Al CEO de turno qué más le dará. Hay que controlar la crisis reputacional. Que hagan lo que tengan que hacer, lo que sea, pero que lo hagan ya. La revuelta se aplaca con la medida más contundente y sonora de la carpeta. Aquí somos implacables con [rellenar].
El valor no es lo que conduce a uno a practicar paracaidismo. Arriesgar la vida por un entretenimiento, un deporte o un arte no encarna en cuerpo alguno la valentía, que surge sólo cuando quien actúa combate su propio instinto de conservación para defender un bien común o salvar otra vida. Para que una sociedad crezca oxigenada, el conservador y el progresista deben proteger la existencia del que consideran su opuesto.
Si no me equivoco, Alfonso Pérez ha afirmado que las jugadoras de fútbol no cobran lo que los hombres porque no generan lo que ellos. Y ha sido entonces, ante lo que se ha juzgado como una justificación de una desigualdad salarial, cuando el Getafe ha decidido rebautizar su estadio.
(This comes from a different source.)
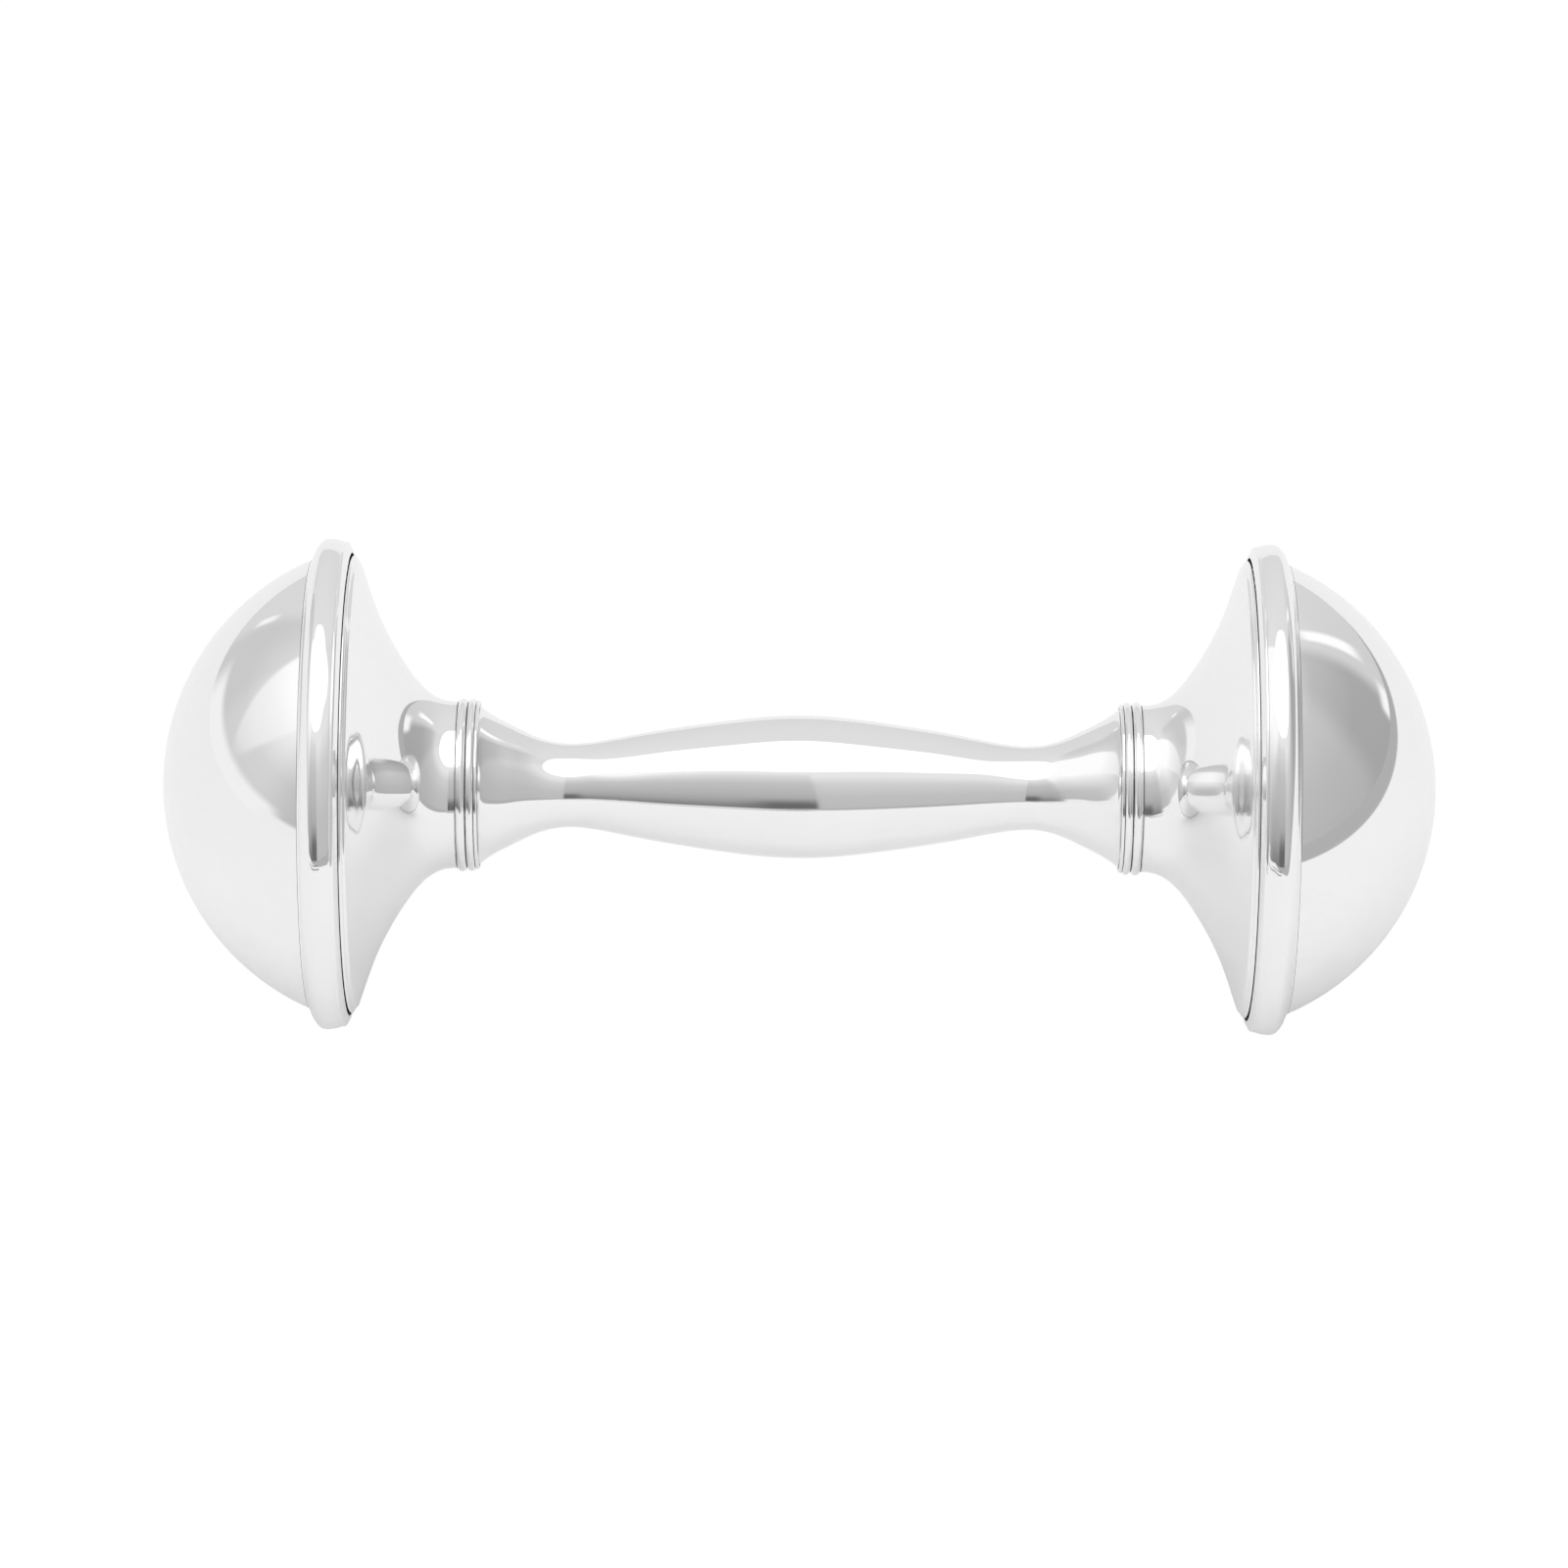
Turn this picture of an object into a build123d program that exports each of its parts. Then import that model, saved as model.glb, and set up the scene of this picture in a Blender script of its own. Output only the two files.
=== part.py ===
from build123d import *
import math
import os

# Dumbbell baby rattle in polished silver, all sizes in millimetres.
# The long axis of the rattle is X, +Z is up and the origin is the centre of
# the grip. Every piece but the pellets is turned about X. Stations are
# (x, radius) for the right-hand end (positive X); the left-hand end mirrors it.

# ---------------------------------------------------------------- dimensions
OVERALL_LENGTH = 122.4        # apex of one dome to apex of the other
RIM_RADIUS = 47.2 / 2         # crown of the moulded rim bands
COLLAR_RADIUS = 16.6 / 2      # nominal crown of the two collar wires
GRIP_RADIUS = 13.74 / 2       # fullest part of the grip
WAIST_RADIUS = 8.04 / 2       # thinnest part of the grip

GAUGE = 0.42                  # thickness of the handle and bell sheet
DOME_GAUGE = 0.45
BAND_GAUGE = 0.50             # strip that forms the rim band
SOLDER_GAP = 0.02             # film of solder between seated pieces

# grip: outside, from the middle of the swell to the flare
GRIP_PROFILE = [
    (0.0, GRIP_RADIUS), (2.0, 6.823), (4.0, 6.682), (6.0, 6.469),
    (8.0, 6.209), (10.0, 5.923), (12.0, 5.618), (14.0, 5.288), (16.0, 4.918),
    (18.0, 4.523), (19.5, 4.251), (21.0, 4.063), (22.0, WAIST_RADIUS),
    (23.0, 4.075), (24.5, 4.373), (26.0, 4.94), (27.5, 5.67), (29.0, 6.43),
    (30.0, 7.04), (30.72, 7.66),
]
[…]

En vez de su nombre, llevará el de Coliseum.
Tal vez ha llegado el momento de hacerme con unos viales de Ozempic y orquestar la huelga de hambre que siempre he querido hacer: desde mis mil seguidores de Instagram, exijo cobrar, como María Pombo, con sus más de tres millones de followers, varios miles de euros por subir una story.
Yo, en cualquier caso, no sé quién en sus cabales querría ver con su nombre un estadio o una calle, acabar convertido en una cosa, en un lugar, en un sitio que los perros riegan de pipí y al que los mendrugos escupen mocos después del segundo café con leche de la mañana.
El presidente bajo cuyo mandato se aprobó la ley de fugas tiene una calle en casi cualquier ciudad de España. No hay nobleza ni bien en lograr convertirse en una ubicación. Lo único que querría yo con mi nombre es una cuenta bancaria. La de, a ser posible, Elon Musk.